Still, you can see where the noir tag is coming from.

It’s not especially from the art, which looks much the same as you would expect given his colouring credits.  He’s a conventional but solid storyteller, the colouring is subtle and attractive, and it’s a nice looking comic.  It’s also drenched in bright sunlight – in fact, it makes a point of moving its climax outdoors into the snow that it can turn up the white.  This is not a book notable for its moody shadows.

But that’s probably for the best, as it steers the feel of the book away from noir cliche.  The plot, in isolation, veers rather more in that direction, being a gangland revenge type affair – though if it weren’t for the decade, it wouldn’t be particularly out of place as a western either.  Set at the tail end of the Prohibition, it has Logan hanging around with a bootlegger who runs afoul of the local mob.  The bootlegger friend gets killed, his daughter gets kidnapped, and Logan has to rescue the daughter while taking care of her now orphaned siblings.

Logan himself has a pretty standard role as the wandering man of violence on the fringes of a more stable family.  He’s serving as a stock protagonist for the genre, to be honest.

Isanove seems rather more interested in his two main gangsters, who get almost half of issue #2 as a flashback to set up how they met.  He seems to see them almost as tragic figures, driven by previous victimhood to a philosophy of maintaining control at all costs.  It’s worked out pretty well until they ran into Wolverine.  But they have no plan B, and plough suicidally on in an attempt to restore their control of the situation.  The idea, I guess, is that this is the cycle of violence that ends up dragging down the civilians that Logan’s trying to protect.

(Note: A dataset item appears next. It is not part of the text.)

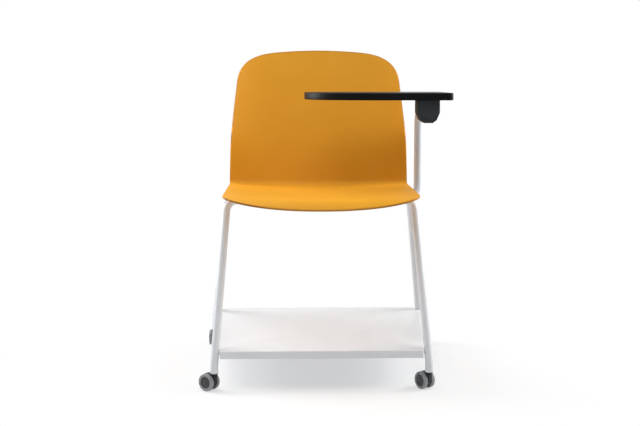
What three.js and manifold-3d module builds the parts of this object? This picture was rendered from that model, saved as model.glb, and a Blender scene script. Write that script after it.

The gangsters are quite interesting characters.  The kids aren’t so well drawn, and the story certainly doesn’t need four of them.  The eldest son, trying to rise to the occasion and protect his family, has a personality.  But the other three are basically a saintly victim, an older daughter whose main function is to die tragically of TB to crank up the sentiment, and a boy who seems to have no actual purpose other than to relay exposition.

“Wrath” is one of the occasional stories that I much preferred on a second reading.  In serial form it felt like a bit of a shapeless dirge, but in a single sitting it hangs together a lot better, not least because you’re more likely to remember the bits that get call backs in the final chapter.  True, it’s got some flab in the plot (like that superfluous child), and it really doesn’t do much with the title character.  But it’s got some subtlety and ambition, which is always good to see.

Bring on the comments

  1. errant razor says:

    They still make Wolverine MAX?

  2. JD says:

    No, but Paul has yet to review the last arc of that series.

    I think Isanove drew some of the minis and one-shots for Dark Tower, but this would be his writing debut. (Also, the Unofficial Handbook of Marvel Creators tells me he drew a story in X-Men Unlimited #48 a decade ago.)